Problem:
Write out the entries again exactly as they are given.

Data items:

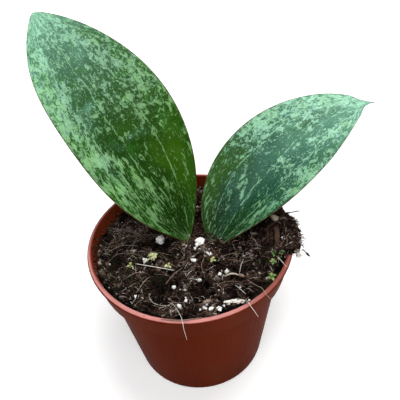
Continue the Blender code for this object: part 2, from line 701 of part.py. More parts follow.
def main():
    clear_scene()
    pot_material = make_material("pot_plastic", (0.30, 0.09, 0.05), 0.45)
    peat_material = make_material("peat", (0.02, 0.012, 0.008), 0.95)
    leaf_material = make_material("leaf", (0.04, 0.16, 0.07), 0.3)
    stem_material = make_material("stem", (0.10, 0.16, 0.05), 0.5)
    perlite_material = make_material("perlite", (0.85, 0.84, 0.80), 0.9)
    dry_material = make_material("dry_bits", (0.36, 0.27, 0.17), 0.85)
    seedling_material = make_material("seedling", (0.35, 0.45, 0.10), 0.5)

    build_pot(pot_material)
    soil = build_soil(peat_material)
    heap = build_heap(peat_material)
    stem = build_stem(stem_material)
    leaves = [build_leaf(name, leaf, leaf_material) for name, leaf in LEAVES.items()]
    grains = [
        build_grain(f"perlite_{i:02d}", x, y, size, perlite_material)
        for i, (x, y, size) in enumerate(PERLITE, start=1)
    ]
    chips = [build_chip(name, chip, dry_material) for name, chip in CHIPS.items()]
    for i, (x, y, spread, heading) in enumerate(SEEDLINGS, start=1):
        build_seedling(f"seedling_{i:02d}", x, y, spread, heading, seedling_material)
    for name, (radius, points) in LYING.items():
        build_strand(name, radius, lying_path(points), dry_material)
    for name, (radius, points) in FREE.items():
        build_strand(name, radius, free_path(points), dry_material)

    cut(soil, grown_cutter("heap_socket", [heap], peat_material), "heap socket")
    for piece in [stem, *leaves]:
        cut(soil, grown_cutter(piece.name + "_socket", [piece], peat_material), piece.name + " socket")
    chip_sockets = grown_cutter("chip_sockets", chips, peat_material)
    cut(soil, grown_cutter("grain_sockets", grains, peat_material), "grain sockets")
    cut(soil, chip_sockets, "chip sockets")
    cut(heap, chip_sockets, "chip sockets")


main()
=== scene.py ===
# Potted hoya: two splashed leaves in dark peat, in a small moulded nursery pot.
# All sizes in the dictionaries are in millimetres, all angles in degrees.
import math
import random

import bmesh
import bpy
from mathutils import Matrix, Vector, noise


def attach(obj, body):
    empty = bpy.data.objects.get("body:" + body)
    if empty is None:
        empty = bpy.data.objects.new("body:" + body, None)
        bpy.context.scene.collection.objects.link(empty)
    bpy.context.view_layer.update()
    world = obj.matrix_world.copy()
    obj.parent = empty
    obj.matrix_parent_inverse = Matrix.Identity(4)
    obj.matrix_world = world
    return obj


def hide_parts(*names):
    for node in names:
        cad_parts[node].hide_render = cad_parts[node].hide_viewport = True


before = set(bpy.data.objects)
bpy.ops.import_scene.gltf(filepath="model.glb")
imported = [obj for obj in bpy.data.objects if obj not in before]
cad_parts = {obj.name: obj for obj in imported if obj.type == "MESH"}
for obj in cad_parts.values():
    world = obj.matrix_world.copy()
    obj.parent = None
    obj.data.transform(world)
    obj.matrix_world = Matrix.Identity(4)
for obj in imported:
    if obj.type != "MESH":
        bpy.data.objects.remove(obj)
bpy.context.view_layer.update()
mm = 0.001      # in metres
print("frame loaded:", len(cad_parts), "nodes")


# camera and light

view = {
    "place": (0.0, -180.86, 266.93),
    "yaw": 2.247,       # to the right
    "pitch": 41.10,     # downwards
    "roll": -5.246,
    "lens": 45.0,
    "sensor": 36.0,
    "near": 0.01,       # metres
    "far": 20.0,
}

light = {
    "skyPower": 12.0,       # soft window overhead, a little to the right
    "skySize": 560.0,
    "skyPlace": (190.0, 120.0, 1280.0),
    "frontPower": 12.5,     # broad light from the front
    "frontSize": 900.0,
    "frontPlace": (-60.0, -860.0, 1240.0),
    "aim": (0.0, 0.0, 90.0),
    "roomLow": 0.18,        # brightness of the room near the horizon and overhead
    "roomHigh": 0.25,
    "skyFrom": 0.35,        # the sky begins at this height of the view direction
    "skyTo": 0.75,
}


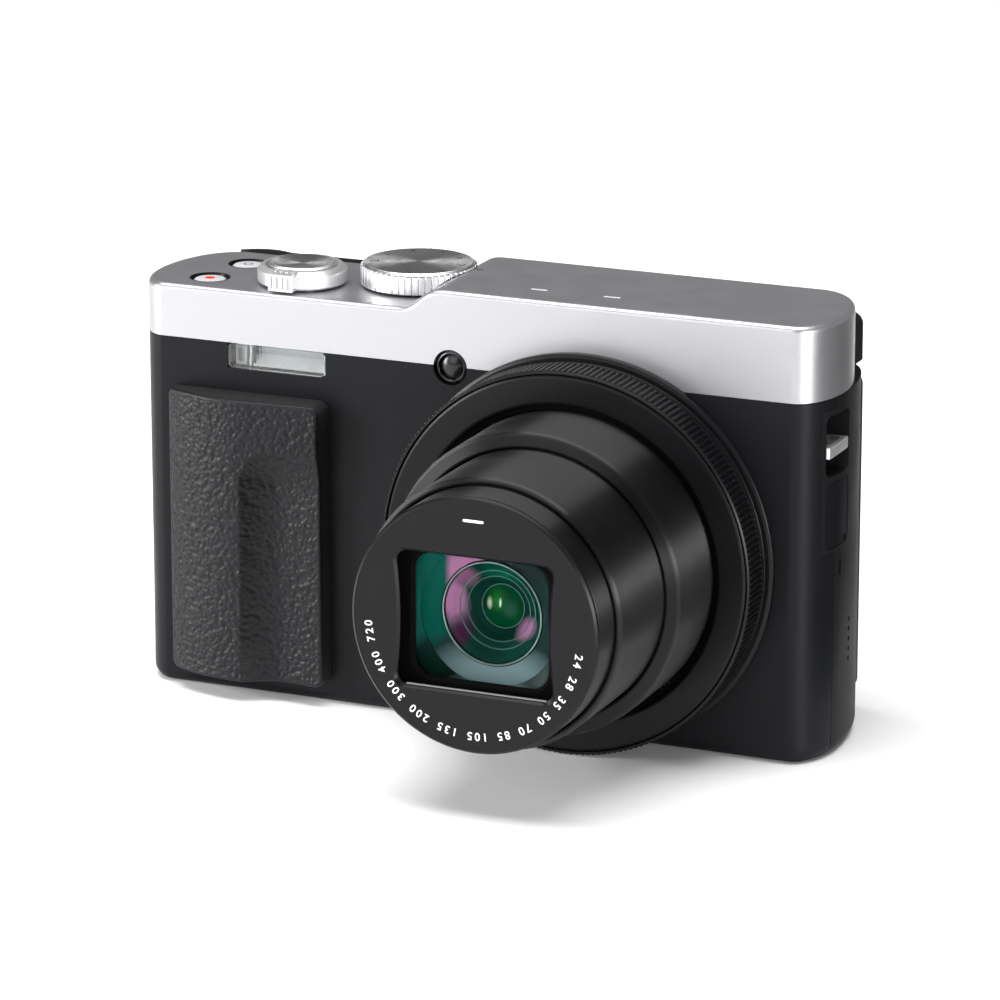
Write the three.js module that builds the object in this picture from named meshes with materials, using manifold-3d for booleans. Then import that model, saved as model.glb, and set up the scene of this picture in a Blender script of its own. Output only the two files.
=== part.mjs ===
// Compact travel-zoom digital camera, switched on with its lens run out to the wide end.
// Millimetres, +Z up, +X to the right as seen from the front, the lens points along -Y.
// The origin is on the flat base, midway along the body.
import * as THREE from 'three';
import { mergeVertices } from 'three/addons/utils/BufferGeometryUtils.js';
import Module from 'manifold-3d';

const wasm = await Module();
wasm.setup();

// ---- driving dimensions -------------------------------------------------------------------
const HALF_WIDTH = 56.1;         // half the body's widest width
const FRONT_Y = -14;             // flat front face of the body
const WIDEST_Y = -4.5;           // where the rounded ends are widest
const TOP_BACK_Y = 10;           // back edge of the silver top cover
const WALL_BACK_Y = 12.5;        // back of the black shell, behind it the monitor
const REAR_Y = 16.8;             // back of the rear control panel and the monitor
const SEAM_Y = -7.45;            // joint between the front and rear covers
const BAND_Z = 55.5;             // lower edge of the silver top cover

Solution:
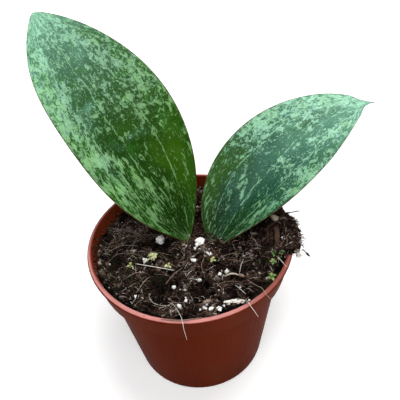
Continue the Blender code for this object: part 2, from line 701 of part.py. More parts follow.
def main():
    clear_scene()
    pot_material = make_material("pot_plastic", (0.30, 0.09, 0.05), 0.45)
    peat_material = make_material("peat", (0.02, 0.012, 0.008), 0.95)
    leaf_material = make_material("leaf", (0.04, 0.16, 0.07), 0.3)
    stem_material = make_material("stem", (0.10, 0.16, 0.05), 0.5)
    perlite_material = make_material("perlite", (0.85, 0.84, 0.80), 0.9)
    dry_material = make_material("dry_bits", (0.36, 0.27, 0.17), 0.85)
    seedling_material = make_material("seedling", (0.35, 0.45, 0.10), 0.5)

    build_pot(pot_material)
    soil = build_soil(peat_material)
    heap = build_heap(peat_material)
    stem = build_stem(stem_material)
    leaves = [build_leaf(name, leaf, leaf_material) for name, leaf in LEAVES.items()]
    grains = [
        build_grain(f"perlite_{i:02d}", x, y, size, perlite_material)
        for i, (x, y, size) in enumerate(PERLITE, start=1)
    ]
    chips = [build_chip(name, chip, dry_material) for name, chip in CHIPS.items()]
    for i, (x, y, spread, heading) in enumerate(SEEDLINGS, start=1):
        build_seedling(f"seedling_{i:02d}", x, y, spread, heading, seedling_material)
    for name, (radius, points) in LYING.items():
        build_strand(name, radius, lying_path(points), dry_material)
    for name, (radius, points) in FREE.items():
        build_strand(name, radius, free_path(points), dry_material)

    cut(soil, grown_cutter("heap_socket", [heap], peat_material), "heap socket")
    for piece in [stem, *leaves]:
        cut(soil, grown_cutter(piece.name + "_socket", [piece], peat_material), piece.name + " socket")
    chip_sockets = grown_cutter("chip_sockets", chips, peat_material)
    cut(soil, grown_cutter("grain_sockets", grains, peat_material), "grain sockets")
    cut(soil, chip_sockets, "chip sockets")
    cut(heap, chip_sockets, "chip sockets")


main()
=== scene.py ===
# Potted hoya: two splashed leaves in dark peat, in a small moulded nursery pot.
# All sizes in the dictionaries are in millimetres, all angles in degrees.
import math
import random

import bmesh
import bpy
from mathutils import Matrix, Vector, noise


def attach(obj, body):
    empty = bpy.data.objects.get("body:" + body)
    if empty is None:
        empty = bpy.data.objects.new("body:" + body, None)
        bpy.context.scene.collection.objects.link(empty)
    bpy.context.view_layer.update()
    world = obj.matrix_world.copy()
    obj.parent = empty
    obj.matrix_parent_inverse = Matrix.Identity(4)
    obj.matrix_world = world
    return obj


def hide_parts(*names):
    for node in names:
        cad_parts[node].hide_render = cad_parts[node].hide_viewport = True


before = set(bpy.data.objects)
bpy.ops.import_scene.gltf(filepath="model.glb")
imported = [obj for obj in bpy.data.objects if obj not in before]
cad_parts = {obj.name: obj for obj in imported if obj.type == "MESH"}
for obj in cad_parts.values():
    world = obj.matrix_world.copy()
    obj.parent = None
    obj.data.transform(world)
    obj.matrix_world = Matrix.Identity(4)
for obj in imported:
    if obj.type != "MESH":
        bpy.data.objects.remove(obj)
bpy.context.view_layer.update()
mm = 0.001      # in metres
print("frame loaded:", len(cad_parts), "nodes")


# camera and light

view = {
    "place": (0.0, -180.86, 266.93),
    "yaw": 2.247,       # to the right
    "pitch": 41.10,     # downwards
    "roll": -5.246,
    "lens": 45.0,
    "sensor": 36.0,
    "near": 0.01,       # metres
    "far": 20.0,
}

light = {
    "skyPower": 12.0,       # soft window overhead, a little to the right
    "skySize": 560.0,
    "skyPlace": (190.0, 120.0, 1280.0),
    "frontPower": 12.5,     # broad light from the front
    "frontSize": 900.0,
    "frontPlace": (-60.0, -860.0, 1240.0),
    "aim": (0.0, 0.0, 90.0),
    "roomLow": 0.18,        # brightness of the room near the horizon and overhead
    "roomHigh": 0.25,
    "skyFrom": 0.35,        # the sky begins at this height of the view direction
    "skyTo": 0.75,
}


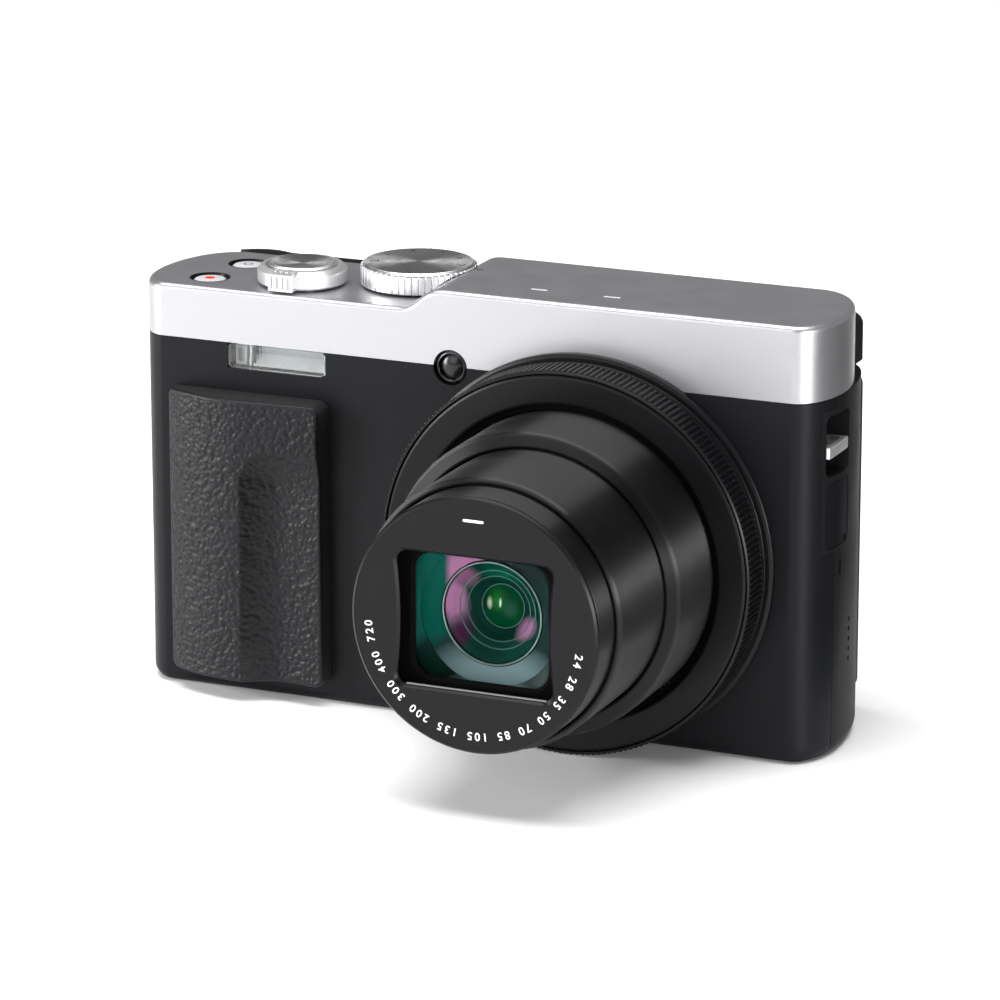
Write the three.js module that builds the object in this picture from named meshes with materials, using manifold-3d for booleans. Then import that model, saved as model.glb, and set up the scene of this picture in a Blender script of its own. Output only the two files.
=== part.mjs ===
// Compact travel-zoom digital camera, switched on with its lens run out to the wide end.
// Millimetres, +Z up, +X to the right as seen from the front, the lens points along -Y.
// The origin is on the flat base, midway along the body.
import * as THREE from 'three';
import { mergeVertices } from 'three/addons/utils/BufferGeometryUtils.js';
import Module from 'manifold-3d';

const wasm = await Module();
wasm.setup();

// ---- driving dimensions -------------------------------------------------------------------
const HALF_WIDTH = 56.1;         // half the body's widest width
const FRONT_Y = -14;             // flat front face of the body
const WIDEST_Y = -4.5;           // where the rounded ends are widest
const TOP_BACK_Y = 10;           // back edge of the silver top cover
const WALL_BACK_Y = 12.5;        // back of the black shell, behind it the monitor
const REAR_Y = 16.8;             // back of the rear control panel and the monitor
const SEAM_Y = -7.45;            // joint between the front and rear covers
const BAND_Z = 55.5;             // lower edge of the silver top cover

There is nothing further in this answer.